Perhaps N.T. is right (Wright?) to argue for Paul's just being misinterpreted. I'm too lazy to care much right now. My sense is that Paul was a dude who'd been highly trained in Greek thought, and was offering an interpretation of Jesus that happened to jive with the Greco-Roman mindset... which as a result hugely enabled the mass-expansion of Christianity throughout the empire. A small part of a big story that's been taken as the Final True Moment of human intellectual achievement.
As an artist, I find it difficult to comprehend why anyone would want to read the same little piece of the same small story over and over and over again. Life's too wonderful and the Creative Work too interesting to allow ourselves to stagnate. God doesn't seem to get stuck in the past, why should we? Much better to allow the past to inform the present as we joyfully and lovingly co-create the future.
Also, allow me to pause for a sin moment (envy, envy, envy) regarding your Sandel experience. I watched the entire Harvard Justice course online and loved it.
What is with the Paul bashing?
Let's take a short look at Paul. First he was a religious fanatic who thought, due to his religion, he could persecute any all believers in Jesus, putting them in prison, stoning them, etc. etc.
Then, to drive home the point of his religious blindness, Jesus blinds him on the road to Damascus. To bring a very proud man to his knees and remake him into the great missionary for Jesus that he became. He, the rising star of the current Jewish religion, dismayed so many of his colleagues that they followed him from town to town as he preached the (get this) the gospel.
Driving wedges into new congregations, stirring up unrest, slandering the name of Christ, rumor-mongering etc. etc. Anywhere Paul went, people were sure to follow that hated him.
And now, over 2 000 years later, people still can get over it.
Yes, I used to also be down on Paul for a long long time. But having read a variety of things about the Jewish context of early Christianity (including taking a class on this at my local JCC!!) I've switched camps altogether. Paul had his flaws, of course, but I am a big fan. I don't think he wrenched Christianity from Judaism at all - Judaism at that time was not only sharply divided, but it was also undergoing enormous changes due to both the diaspora and the destruction of the Temple.
I highly recommend reading on the New Perspective on Paul - which deals primarily with the issue of the Jewish context of Paul's writings. I'm more familiar with James Dunn's writing on this than NT Wright, but they are both part of that camp.

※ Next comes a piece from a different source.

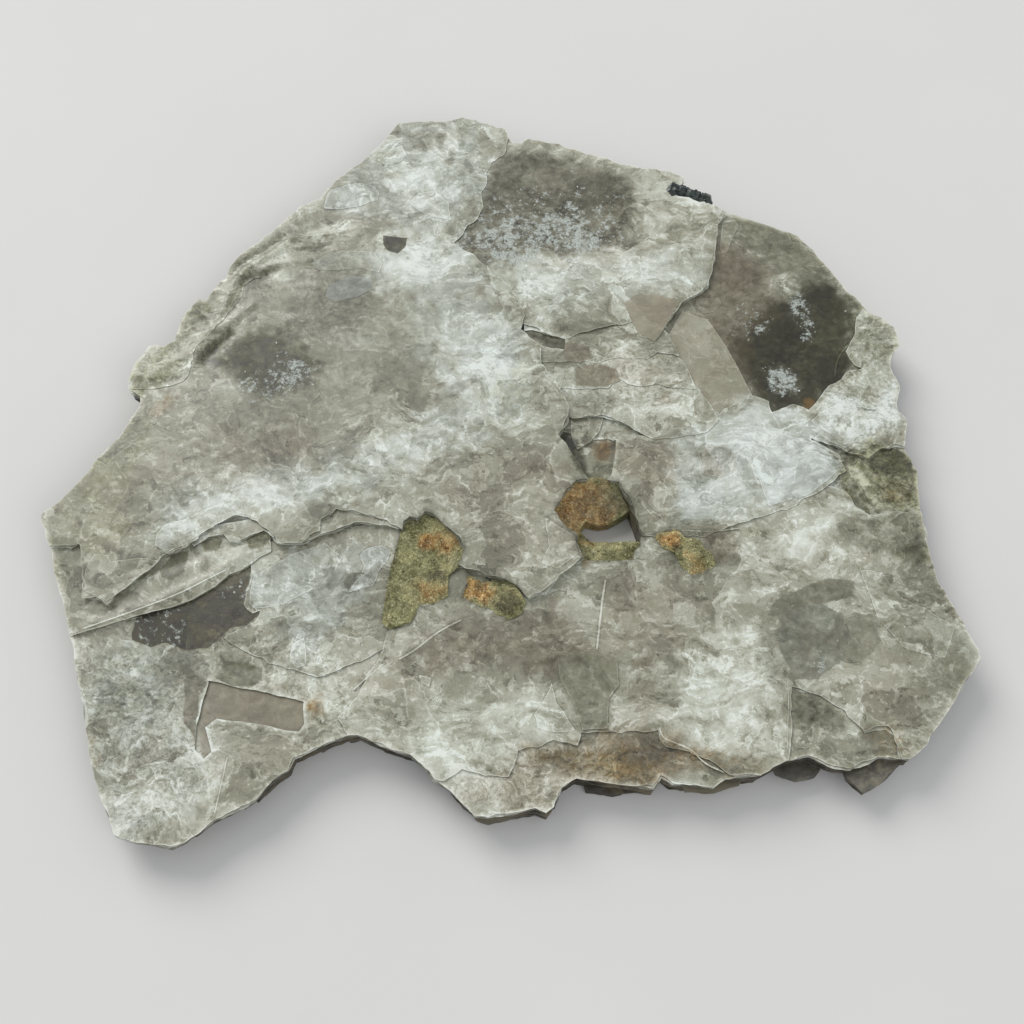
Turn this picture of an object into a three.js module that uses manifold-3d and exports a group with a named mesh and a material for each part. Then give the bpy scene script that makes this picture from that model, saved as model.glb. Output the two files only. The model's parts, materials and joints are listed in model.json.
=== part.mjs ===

Yeah, NPP is good, although I need to read it again so that I can absorb and understand it better. I'm reading a JDG Dunn book on NT Theology now.
Ah,there's the rub! A resurrected Jesus confronts a hyper-committed rabbi named Saul. Kind of ironic isn't it? Would the "New Perspective" on Paul chafe people like the little Jewish lady any less than Reformed Soterology? It's that resurrection thing...Dear! What a delightful encounter! What a blast you must have had!
I think it's more a backlash against the emphasis in churches on Paul's perspective being privileged over Jesus Himself. It's one of those "Pawn to King 4" things, how he gets used, not an actual critique of the man himself.
Bad post.
My Calvinist friend a few weeks ago moderately rebuked me for essentially having too much Jesus and not enough Paul. He said I wasn't taking all the New Testament into account.
I replied, "Are you kidding? I LOVE Paul! He wrote the very first version of "Love Wins!"
The conversation pretty much went down hill after that.
Ha, ha, that cracks me up. I've found since I've come to know Paul better (late have I loved thee) I've been able to relate to more conservative Christians much better. I think we still differ on much important theology but because I use the language of Paul they can affirm what I say even if they would reject what I mean. I think Paul is much maligned and greatly misunderstood.
Bad comment ;)
Bad reply
Thank you!!!!!!!!
Thank you!!!!!!!
The Calvinist emphasis of Paul over Jesus (a form of idolatry?) is something that I think Paul, himself, would have decried. I think that 1 Corinthians 1:12-17 makes this clear. Far too often the fundis and neo-fundis reinterpret Jesus' teachi8ngs to fit Pauline theology, when it probably should go the other way if reconcilliation is indeed necessary.
I'm lucky I came to this post late --- because I got to read all of the posts in one big swoop. (Maybe nobody will read my post now, oh well).
I had a friend who taught in an Orthodox Jewish school in Dallas. (She was Christian). She once told a story of a parent who came to school and lambasted her for the way she was teaching math, saying (imagine a nasal New York City accent): "In Israel second graders are already doing thus-and-so". She wanted to say why don't you take your kid to Israel then, but felt that this would not be prudent. Hurt and upset, she went to the rabbi who was the headmaster and told him what had transpired. He retorted, "Why didn't you tell her to take her kid to Israel? ... You gotta toughen up!"
Aside from the way his English-translated sentences turn into horrible run-ons, the thing that sticks out to me MOST about Paul is his Jewishness. I heard Isaac Perlmann say once that Israelis refer to themselves as "sabras" (the spiny pads of the cactus). That's St. Paul, all over.
I think we're all in big trouble if we don't like Paul.... He was a devoted servant of the risen and enthroned Jesus, the one the church worships and hopes to be with one day. If he's wrong about this (a) we should all be Jews; and (b) the church is an archaeological society dedicated to the accurate memory of their founder, which isn't quite right is it?!
An utterly biased warning: the NPP won't help ultimately. Right questions, wrong answers.